CAIIB ABM Credit Management — DSCR, MPBF & Working Capital Appraisal Complete Guide
- MPBF Method I (Tandon): 75% × (CA − Current Liabilities excl. bank borrowings)
- MPBF Method II (Tandon): (75% × CA) − Current Liabilities excl. bank borrowings — lower bank finance, RBI preferred
- Nayak Committee (MSME): 20% of projected annual sales; borrower margin = 5% of sales
- DSCR: (PAT + Depreciation + Interest on TL) ÷ (TL Repayment + Interest on TL) — acceptable ≥ 1.50
- Drawing Power: Eligible Stock + Eligible Debtors − Creditors (subject to sanctioned limit)
Why Module C Dominates ABM Exam Marks
Module C — Credit Management — is the most branch-relevant section of ABM and consistently carries the highest weightage in CAIIB exams. Unlike statistics (Module A) which tests formula application, Module C tests your ability to read a financial statement, appraise a loan, and calculate exactly what a bank can lend. Officers who have processed CC or term loan proposals have an edge here — the calculations you do in the exam mirror real appraisal sheets.

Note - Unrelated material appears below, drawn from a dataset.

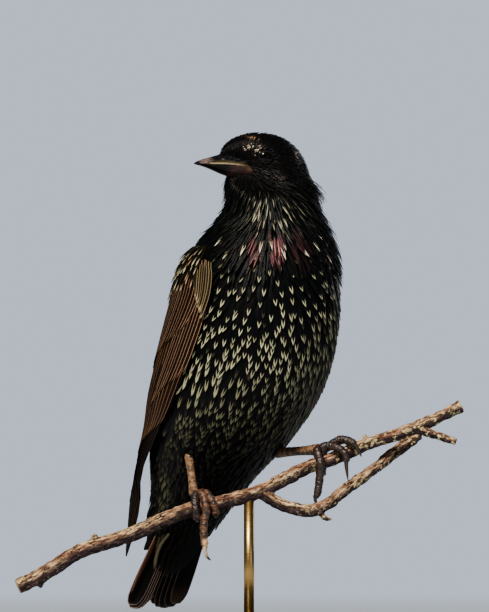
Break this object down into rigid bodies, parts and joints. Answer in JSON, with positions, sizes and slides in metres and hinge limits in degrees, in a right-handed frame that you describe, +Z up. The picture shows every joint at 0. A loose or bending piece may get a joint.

This guide covers every tested calculation type with full worked examples using the same numbers throughout — so you can see how MPBF, DSCR, and Drawing Power interact for a single borrower.
Working Capital Appraisal — The Three Methods
Banks assess how much working capital to lend using one of three methods. The Tandon Committee (1975, RBI) introduced Methods I and II for medium and large borrowers. The Nayak Committee (1992, RBI) simplified the calculation for MSME and SSI units. CAIIB tests all three — often in the same question.
| Balance Sheet Item | Amount (₹ Lakhs) |
|---|---|
| Current Assets (CA) | |
| Raw Materials | 20 |
| Work-in-Progress | 10 |
| Finished Goods | 30 |
| Sundry Debtors (within 90 days) | 20 |
| Total Current Assets (CA) | 80 |
| Current Liabilities excl. Bank Borrowings (CL*) | |
| Sundry Creditors | 15 |
| Other Current Liabilities | 10 |
| Total CL* (excl. bank borrowings) | 25 |
| Projected Annual Sales (Turnover) | 200 |
Tandon Committee — Method I
Bank finances 75% of the gap; borrower brings in minimum 25% of the gap as Net Working Capital (NWC/margin)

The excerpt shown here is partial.